Trouble’s wants are few; her needs even fewer. She needs to be fed and watered, and given the opportunity to relieve herself and to exercise. She wants stimulation, toys, something (anything) to retrieve, belly rubs, and proximity to the Human. Life is better for all of us when she gets what she wants. Human gets up on a schedule, gets fresh air and exercise, learns new things (rally obedience!), takes regular relaxation sessions (tension and belly rubs are utterly incompatible, even if it’s not your own belly), and enjoys – even basks in – companionship.
Then comes January. It’s cold. Often very cold. Cold enough to frost a furry face. And it snows. Deep enough to cover a toller. And Human remembers that she’d rather hibernate than heave herself outdoors, swaddled in a parka and swathed in scarves. Don’t forget the mittens. Two pairs.
But she does. Because Trouble is sitting at the door.
One day, someone told me that I’d be a good writer, eventually – when I was grown up and had something to say. So I got on with other things, and a very long time passed.
One of those other things was teaching students. I had lots of useful advice for them, such as not to wait for clear ideas before starting an essay. “’How do I know what I think till I see what I say?’” I’d say to them. “Listen to Forster if you won’t listen to me. Get writing.”
Or not to wait around for inspiration or the perfect moment. “’Inspiration is for amateurs – ’” I’d quote Chuck Close: “‘the rest of us just show up and get to work.’”
And if you’d asked me, I’d have said that I practiced what I preached. Despite the pleasures of procrastination, I’d show up at my desk and write until I knew what I was going to say in that memo, or that report, or that scholarly article.
But it was years before I thought to apply the same advice to the question of discovering what else I might have to say.

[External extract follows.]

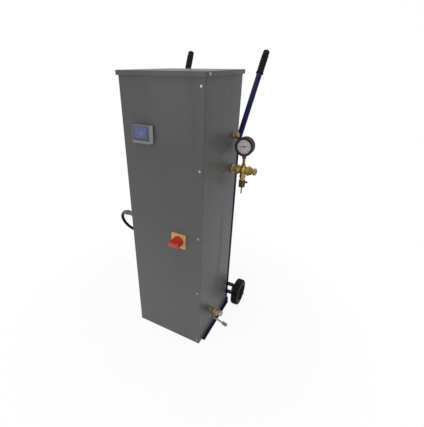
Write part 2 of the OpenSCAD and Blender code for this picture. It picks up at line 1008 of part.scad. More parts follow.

It isn’t easy. At least with memos, or reports, or scholarly articles, there’s a rhetorical situation that needs to be addressed, a conversation, professional or academic, to be entered, and a mass of material to hand. When I show up to see if I have anything else to say, I feel a bit like Trouble venturing into the snowy wastes. There’s nothing to see when the snow is deeper than you; nothing to convince you that there’s anything at all to be found.